Na wtorkowej aukcji Ministerstwo Finansów sprzedało rekordowo wysoką pulę obligacji o wartości 12 mld zł. Przedstawiciele MF poinformowali, że papiery dłużne kupowały głównie pozabankowe instytucje krajowe. Minister finansów wiedział, że na zakupy wybiera się duży gracz. Jak wynika z naszych informacji, najwięcej papierów na aukcji kupił duży polski ubezpieczyciel.
– Wszystko wskazuje na to, że było to PZU – powiedziała nam osoba powiązana z rynkiem kapitałowym.
Zakupy ubezpieczycieli
Firmy ubezpieczeniowe dostały ostatnio pokaźny zastrzyk gotówki z wykupu zapadających obligacji. Łącznie z odsetkami na rynek spłynęło w tym miesiącu prawie 30 mld zł, z czego prawie jedna trzecia trafiła do ubezpieczycieli.

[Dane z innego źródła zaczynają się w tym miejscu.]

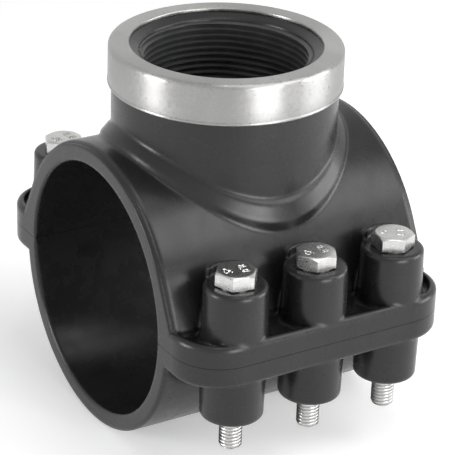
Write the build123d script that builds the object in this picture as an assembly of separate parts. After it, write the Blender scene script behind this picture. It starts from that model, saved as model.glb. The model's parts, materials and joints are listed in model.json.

– Ok. 70–90 proc. aktywów finansowych ubezpieczycieli stanowią obligacje skarbowe i nie sądzę, żeby ta strategia inwestycyjna się zmieniła. Dlatego, kiedy jedne papiery wygasają, w to miejsce firmy ubezpieczeniowe potrzebują kupić nowe. W październiku zapadała duża transza papierów będących w posiadaniu m.in. PZU, więc ubezpieczyciel mógł być na przetargu aktywny – tłumaczy Kamil Stolarski, analityk banku Espirito Santo.
Obligacje pożądane
Jak udało się nam ustalić, coraz chętniej obligacje kupują też OFE, głównie dlatego, żeby wypełnić wymogi, planowanej przez rząd reformy systemu emerytalnego. Według zapisów 3 lutego fundusze będą musiały przekazać 51,5 proc. swoich aktywów według stanu na koniec stycznia do ZUS. Udział papierów skarbowych i obligacji gwarantowanych przez Skarb Państwa nie będzie mógł być niższy od stanu na 3 września 2013 r. – dnia poprzedzającego ogłoszenie planowanych zmian w systemie emerytalnym. Według naszych informacji tego dnia z trzynastu działających na rynku funduszy emerytalnych, sześć miało w obligacjach więcej niż 51,5 proc. aktywów. Pozostałe siedem było poniżej tego poziomu.